On July 19, 2012, we entered into the Loan Agreement with NTR, pursuant to which NTR agreed to provide us a guidance line of revolving credit in an amount up to $7,500,000. The Loan Agreement provides that the Loan Agreement will terminate-and our Obligations will be due and payable- upon the earlier of (i) August 1, 2014, (ii) the date that is twelve months after we receive notice from NTR demanding the repayment of the Obligations, (iii) the date the Obligations are accelerated in accordance with the terms of the Loan Agreement or (iv) the date on which the commitment terminates under the Loan Agreement. In connection with the Loan Agreement, we granted a security interest in the respective personal property of each of its subsidiaries. The loan carries an interest rate of two percent (2%) per annum for all funds borrowed pursuant to the Loan Agreement.
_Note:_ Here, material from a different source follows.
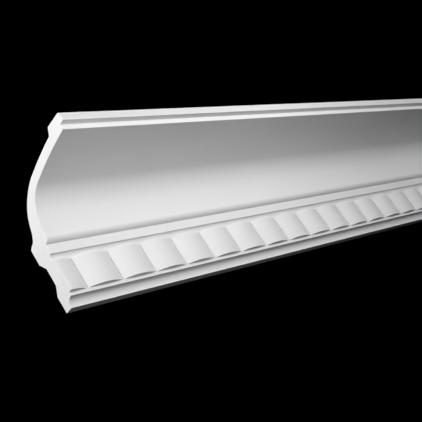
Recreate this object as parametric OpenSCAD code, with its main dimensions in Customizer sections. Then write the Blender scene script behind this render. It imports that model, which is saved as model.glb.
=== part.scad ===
// Cornice moulding length: one moulded piece, set in the corner of a wall and a ceiling.
// The wall is the plane y = 0, the room lies towards -y, and the piece runs along x.
// The origin is at mid-length, on the wall, half way up the lower contact strip.

/* [Overall] */
// Length of the piece, cut square at both ends
length = 1000; // [400:10:2000]
// Height down the wall, from the ceiling to the bottom edge
height = 150; // [135:1:200]
// Projection across the ceiling, from the wall to the top lip
projection = 134; // [115:1:180]

/* [Head] */
// Height of the top lip's face
lip_h = 10.4; // [6:0.2:14]
// How far the lip's face leans back towards its top
lip_lean = 1; // [0:0.2:2]
// Bevel along the lip's top edge
lip_bevel = 1; // [0.2:0.2:2]
// Step back from the lip to the fillet below it
lip_step = 7; // [3:0.5:12]
// Height of the fillet under the lip
top_fillet_h = 6.2; // [3:0.2:10]
// Width of the face that meets the ceiling
ceiling_seat_w = 21; // [14:0.5:30]
// How far the back of the head leans towards the wall on its way down
seat_lean = 5; // [0:0.5:10]

/* [Cove] */
// Slope of the cove where it leaves the top fillet, in degrees
cove_start_a = 5; // [0:1:10]
// Slope at which the long top arc hands over to the tight middle arc, in degrees
cove_mid_a = 15.5; // [12:0.5:25]
// Slope at which the middle arc hands over to the lower arc, in degrees
cove_low_a = 67; // [50:1:75]
// Radius of the tight middle arc
cove_mid_r = 37; // [28:1:45]
// Thickness of the cove's wall along its upper part
cove_wall = 11.2; // [7:0.2:16]
// Thickness that the cove's wall grows to at its foot
foot_wall = 19.8; // [17:0.2:26]
// Slope of the cove from which its wall starts to thicken, in degrees
thicken_a = 30; // [20:1:45]
// Slope of the cove at which its back ends in the shoulder, in degrees
shoulder_a = 80; // [76:1:84]

/* [Fillet under the cove] */
// Radius of the rounded nose at the foot of the cove
nose_r = 6.2; // [3:0.2:9]
// Height of the flat fillet under the nose
low_fillet_h = 11.2; // [6:0.2:14]
// Distance of that fillet's face from the wall
low_fillet_d = 23.8; // [22.4:0.2:32]

/* [Tile row] */
// Distance from one tile to the next
tile_pitch = 50; // [30:1:80]
// Height of a tile
tile_h = 37.2; // [24:0.2:44]
// How far the middle of a tile stands off its ground
tile_rise = 5; // [2:0.25:7]
// Flat ground between two tiles
tile_gap = 1; // [0.4:0.2:4]
// Distance of the ground from the wall
ground_d = 18.8; // [18.4:0.2:20]
// Flat ground above the tiles
ground_above = 1.5; // [0.5:0.1:6]
// Height of the hollow strip between that ground and the fillet
strip_h = 5.5; // [4:0.5:8]
// How far the hollow strip sweeps out under the fillet
strip_out = 3.2; // [0.8:0.2:3.4]

/* [Foot] */
// Height of the flat fillet under the tiles
foot_fillet_h = 4.1; // [2:0.1:8]
// Radius of the cavetto under that fillet
cavetto_r = 8.2; // [4:0.2:8.4]
// Height of the bottom arris
arris_h = 1.1; // [0.3:0.1:3]
// Distance of the bottom arris from the wall
arris_d = 10; // [8:0.2:10.2]

/* [Wall side] */
// Height of the lower contact strip
low_contact_h = 20; // [16:1:26]
// Height of the upper contact strip
high_contact_h = 18.5; // [10:0.5:24]
// How far the upper contact strip reaches above the foot of the cove
high_contact_over = 3; // [0:0.5:4]
// Depth of the relief between the two strips
relief_depth = 6.5; // [3:0.5:9]
// Height of the relief's slanted lower edge
relief_low_splay = 10; // [3:0.5:12]
// Height of the relief's slanted upper edge
relief_high_splay = 9; // [3:0.5:12]
// Depth of the ledge over the upper contact strip
ledge_d = 9; // [6:0.5:10]
// Rise of the ledge over the upper contact strip
ledge_rise = 5; // [3:0.5:6]
// Bevel at the top of the upper contact strip
ledge_bevel = 2; // [0.5:0.5:2.5]

/* [Hidden] */

plaster_white = [0.93, 0.93, 0.92];

// Heights above the bottom edge, from the foot upwards.
foot_z = arris_h + cavetto_r;
tile_z = foot_z + foot_fillet_h;
tile_top_z = tile_z + tile_h;
strip_z = tile_top_z + ground_above;
low_fillet_z = strip_z + strip_h;
nose_z = low_fillet_z + low_fillet_h;
cove_z = nose_z + nose_r;
lip_z = height - lip_h;
cove_top_z = lip_z - top_fillet_h;

// The upper contact strip on the wall side.
high_contact_top = cove_z + high_contact_over;
high_contact_z = high_contact_top - high_contact_h;

// Distances from the wall.
cove_d = low_fillet_d + nose_r;
cove_top_d = projection - lip_step;
lip_top_d = projection - lip_lean;
seat_front_d = lip_top_d - lip_bevel;
seat_back_d = seat_front_d - ceiling_seat_w;
neck_d = seat_back_d - seat_lean;

// A tile's face is part of a cylinder that stands on end.
tile_w = tile_pitch - tile_gap;
tile_r = (pow(tile_w / 2, 2) + pow(tile_rise, 2)) / (2 * tile_rise);
tile_count = ceil(length / tile_pitch / 2);

// The hollow strip is one arc, upright where it leaves the ground.
strip_r = (pow(strip_out, 2) + pow(strip_h, 2)) / (2 * strip_out);
strip_a = asin(strip_h / strip_r);

// The cove is three arcs that run into one another. The middle arc's radius is given,
// and the other two follow from the width and height that the cove has to span.
cove_span = cove_top_d - cove_d - cove_mid_r * (sin(cove_low_a) - sin(cove_mid_a));
cove_drop = cove_top_z - cove_z - cove_mid_r * (cos(cove_mid_a) - cos(cove_low_a));
span_top = sin(cove_mid_a) - sin(cove_start_a);
span_low = 1 - sin(cove_low_a);
drop_top = cos(cove_start_a) - cos(cove_mid_a);
drop_low = cos(cove_low_a);
cove_det = span_top * drop_low - span_low * drop_top;
cove_top_r = (cove_span * drop_low - cove_drop * span_low) / cove_det;
cove_low_r = (cove_drop * span_top - cove_span * drop_top) / cove_det;

// Unit vector from an arc's centre to its point where the cove slopes by angle a.
function up_and_back(a) = [-sin(a), cos(a)];

top_c = [cove_top_d, cove_top_z] - cove_top_r * up_and_back(cove_start_a);
mid_c = top_c + (cove_top_r - cove_mid_r) * up_and_back(cove_mid_a);
low_c = mid_c + (cove_mid_r - cove_low_r) * up_and_back(cove_low_a);

// The wall of the cove keeps its thickness at first and then grows towards the foot.
function wall_at(a) =
    cove_wall + (foot_wall - cove_wall) * pow(max(0, a - thicken_a) / (90 - thicken_a), 1.5);

// Points along one arc of the cove, past its first point, or along the back behind that arc.
STEPS = 8;
function cove_run(c, r, from_a, to_a, behind = false) =
    [for (i = [1 : STEPS])
        let (a = from_a + (to_a - from_a) * i / STEPS)
        c + (r + (behind ? wall_at(a) : 0)) * up_and_back(a)];

// Points along a plain arc, both ends included.
function arc(c, r, from_a, to_a) =
    [for (i = [0 : STEPS])
        let (a = from_a + (to_a - from_a) * i / STEPS)
        c + r * [cos(a), sin(a)]];

cavetto = arc([arris_d + cavetto_r, arris_h], cavetto_r, 180, 90);
hollow_strip = arc([ground_d + strip_r, strip_z], strip_r, 180, 180 - strip_a);
nose = arc([low_fillet_d, cove_z], nose_r, 270, 360);

cove_face = concat(
    cove_run(low_c, cove_low_r, 90, cove_low_a),
    cove_run(mid_c, cove_mid_r, cove_low_a, cove_mid_a),
    cove_run(top_c, cove_top_r, cove_mid_a, cove_start_a));

// The back of the cove starts where the head's back comes down to it.
neck_r = cove_top_r + cove_wall;
neck_a = asin((top_c.x - neck_d) / neck_r);
cove_back = concat(
    [top_c + neck_r * up_and_back(neck_a)],
    cove_run(top_c, cove_top_r, neck_a, cove_mid_a, behind = true),
    cove_run(mid_c, cove_mid_r, cove_mid_a, cove_low_a, behind = true),
    cove_run(low_c, cove_low_r, cove_low_a, shoulder_a, behind = true));

// The section's outline, distance from the wall by height: up the face, then down the back.
foot_points = concat(
    [[0, 0], [arris_d, 0]],
    cavetto,
    [[ground_d, foot_z]],
    hollow_strip,
    [[low_fillet_d, low_fillet_z]]);
head_points = [
    [cove_top_d, lip_z],
    [projection, lip_z],
    [lip_top_d, height - lip_bevel],
    [seat_front_d, height],
    [seat_back_d, height]
];
wall_points = [
    [ledge_d, high_contact_top + ledge_rise],
    [ledge_bevel, high_contact_top + ledge_bevel],
    [0, high_contact_top],
    [0, high_contact_z],
    [relief_depth, high_contact_z - relief_high_splay],
    [relief_depth, low_contact_h + relief_low_splay],
    [0, low_contact_h]
];

module section() {
    polygon(concat(foot_points, nose, cove_face, head_points, cove_back, wall_points));
}

// One tile: the part of its cylinder in front of the ground, with a little behind to join it.
module tile() {
    join = 1;
    intersection() {
        translate([0, tile_r - ground_d - tile_rise, 0])
            cylinder(r = tile_r, h = tile_h, $fn = 180);
        translate([-tile_w / 2, -ground_d - tile_rise, 0])
            cube([tile_w, tile_rise + join, tile_h]);
    }
}

// The row is centred, and the square cuts at the ends go through it wherever they fall.
module tile_row() {
    intersection() {
        for (i = [-tile_count : tile_count])
            translate([i * tile_pitch, 0, tile_z])
                tile();
        translate([-length / 2, -projection, 0])
            cube([length, projection, height]);
    }
}

module cornice() {
    color(plaster_white)
        translate([0, 0, -low_contact_h / 2]) {
            rotate([90, 0, -90])
                linear_extrude(height = length, center = true)
                    section();
            tile_row();
        }
}

cornice();
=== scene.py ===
import math

import bmesh
import bpy
from mathutils import Matrix, Quaternion, Vector


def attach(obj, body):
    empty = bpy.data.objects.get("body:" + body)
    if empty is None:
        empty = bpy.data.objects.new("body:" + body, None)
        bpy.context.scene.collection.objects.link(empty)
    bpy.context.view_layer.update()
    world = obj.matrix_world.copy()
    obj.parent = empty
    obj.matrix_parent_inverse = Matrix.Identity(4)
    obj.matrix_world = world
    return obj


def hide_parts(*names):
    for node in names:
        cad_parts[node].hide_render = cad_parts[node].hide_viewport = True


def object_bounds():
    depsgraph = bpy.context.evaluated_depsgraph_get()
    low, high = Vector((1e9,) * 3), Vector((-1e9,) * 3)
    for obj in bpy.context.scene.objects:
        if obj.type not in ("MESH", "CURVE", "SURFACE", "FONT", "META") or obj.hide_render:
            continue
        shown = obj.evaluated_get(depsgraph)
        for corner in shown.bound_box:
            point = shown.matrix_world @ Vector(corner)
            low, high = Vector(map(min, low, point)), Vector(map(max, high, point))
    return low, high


# Looks of the cornice moulding length. Metres, +Z up. The wall is the plane y = 0, the room
# lies towards -y, and the piece runs along x.

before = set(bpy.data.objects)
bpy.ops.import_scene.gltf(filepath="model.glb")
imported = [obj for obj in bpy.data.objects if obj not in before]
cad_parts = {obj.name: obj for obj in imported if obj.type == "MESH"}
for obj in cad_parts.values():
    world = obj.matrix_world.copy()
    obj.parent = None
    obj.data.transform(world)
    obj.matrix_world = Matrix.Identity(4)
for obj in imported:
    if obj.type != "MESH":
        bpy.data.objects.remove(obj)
cad_low, cad_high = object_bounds()

MM = 0.001

# Overall sizes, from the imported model.
LENGTH = cad_high.x - cad_low.x
HEIGHT = cad_high.z - cad_low.z
PROJECTION = cad_high.y - cad_low.y
BOTTOM_Z = cad_low.z

# Head.
LIP_H = 10.4 * MM
LIP_LEAN = 1 * MM
LIP_BEVEL = 1 * MM
LIP_STEP = 7 * MM
TOP_FILLET_H = 6.2 * MM
CEILING_SEAT_W = 21 * MM
SEAT_LEAN = 5 * MM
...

Proceeds received by us pursuant to the terms of the Loan Agreement were used for repayment of all outstanding financial obligations incurred in connection with that certain Loan Agreement, dated as of December 22, 2005, between us and Texas Capital Bank, N.A., and additional proceeds are expected to be used as working capital in the ordinary course of business.

 

Our Audit Committee has reviewed these transactions and deemed them to be on terms no less favorable than terms generally available to an unaffiliated third-party under the same or similar circumstances.

 

Our Board has determined that William P. Cordeiro, Ph.D., Craig Alan-Lee and David Rector are "independent" under the standards of the SEC and the Exchange.